When the truth is traumatic, which is the more corrosive, knowledge or benightedness? ‘Enormities should not be scrutinised,’ Donald Davie wrote, eight years after the end of the Second World War, ‘The queasy Levite need not be ashamed/To have no stomach for atrocities./We brook them better once they have been named.’ His logic-chopping looks perverse, sixty years on. Whether the enormity is Auschwitz or Hillsborough, Truth and Reconciliation require that the facts come out and the guilty be identified. Matar presses for an answer he dreads, knowing the worst can’t be worse than imagining it. It’s not that he expects closure. The boundary between life and death is complicated, he says. That he thinks of his father continually denotes his father’s continuity: ‘I do not have a grammar for him … Even if I had held his hand, and felt it slacken as he exhaled his last breath, I would still, I believe, every time I refer to him, pause to search for the right tense.’ The father will have a future, whatever, but the son can’t live in the present till he knows his father has passed. When Matar writes that he’s finally almost free of hope (‘All that remains are a few scattered grains’), it’s with a sense of relief, even triumph.

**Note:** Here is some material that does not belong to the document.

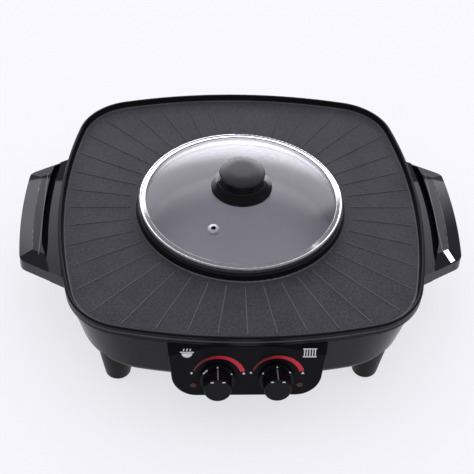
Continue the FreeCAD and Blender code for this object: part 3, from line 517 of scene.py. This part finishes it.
satin = grained("satin_black", (0.0045, 0.0045, 0.006), 0.30, 0.5 * MM, 0.015 * MM, 0.08)
knob_satin = grained("knob_black", (0.004, 0.004, 0.0055), 0.22, 0.4 * MM, 0.010 * MM, 0.14)
phenolic = grained("matt_phenolic", (0.022, 0.022, 0.025), 0.42, 0.6 * MM, 0.020 * MM, 0.5)
bell_gloss = grained("polished_phenolic", (0.0030, 0.0030, 0.0040), 0.14, 4.0 * MM, 0.010 * MM, 0.22)
resin = grained("switch_resin", (0.35, 0.34, 0.32), 0.45, 0.8 * MM, 0.020 * MM, 0.4)
rubber = grained("soft_rubber", (0.022, 0.022, 0.022), 0.70, 0.7 * MM, 0.040 * MM, 0.3)
GRAINED = (satin, knob_satin, phenolic, bell_gloss, resin, rubber)
print("grained:", [made.material.name for made in GRAINED])

# %% [markdown]
# ## Lid glass
#
# Tempered glass is a sheet with two faces, and each mirrors a little of the room. The solid
# has its real thickness, so clear glass on it mirrors twice by itself. Its index is set below
# the 1.5 of real glass, because that keeps the mirror faint and the well behind it plain to see.
# A slight cool tint is the glass's own colour. Light that bends through glass is slow to find
# its way, so the rays that only ask how bright it is below pass straight through.

# %% Glass finish
GLASS_TINT = (0.93, 0.93, 0.95)
GLASS_INDEX = 1.36

glass = Finish("lid_glass", base_color=GLASS_TINT, roughness=0.0, transmission_weight=1.0,
               ior=GLASS_INDEX)
clear = glass.node("ShaderNodeBsdfTransparent", {}, {"Color": (*GLASS_TINT, 1.0)})
asking = glass.rays("Is Shadow Ray", "Is Diffuse Ray")
glass.give_way(asking, clear)
print(len(glass.nodes), "nodes in the glass")

# %% [markdown]
# ## Metals
#
# The lid's rim is rolled from polished stainless strip. Sheet, tube, screws and pins are
# plainer. A metal's colour is the colour of its reflection, and no two places of a rolled or
# plated face reflect quite alike, so each metal drifts between two colours and two degrees of
# polish, in blobs of the size that its own making leaves.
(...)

The book is full of such paradoxes. They’re an expression of the narrator (who’s complex, nuanced, a man who quotes Homer and Shakespeare to explain how he feels), and they reflect what he learns about the nature of truth (hard to find, hard to articulate and hard to bear). The most telling paradox comes at the high point of his lobbying for information: ‘My father never felt more distant than during those days when every minute was dedicated to finding him.’ The return to Libya didn’t find him, either. But The Return brings him closer, through childhood memories – there’s one of him watching football on television (Bayern Munich were his favourite team) – and through stories of his life before imprisonment (including stories he wrote himself). It may be a book about not-knowing, and the effects of not-knowing. But by the end we know enough about the father to understand why people loved him. Which is as much as any son, paying homage, can hope for – to show why his father mattered and in doing so keep him alive.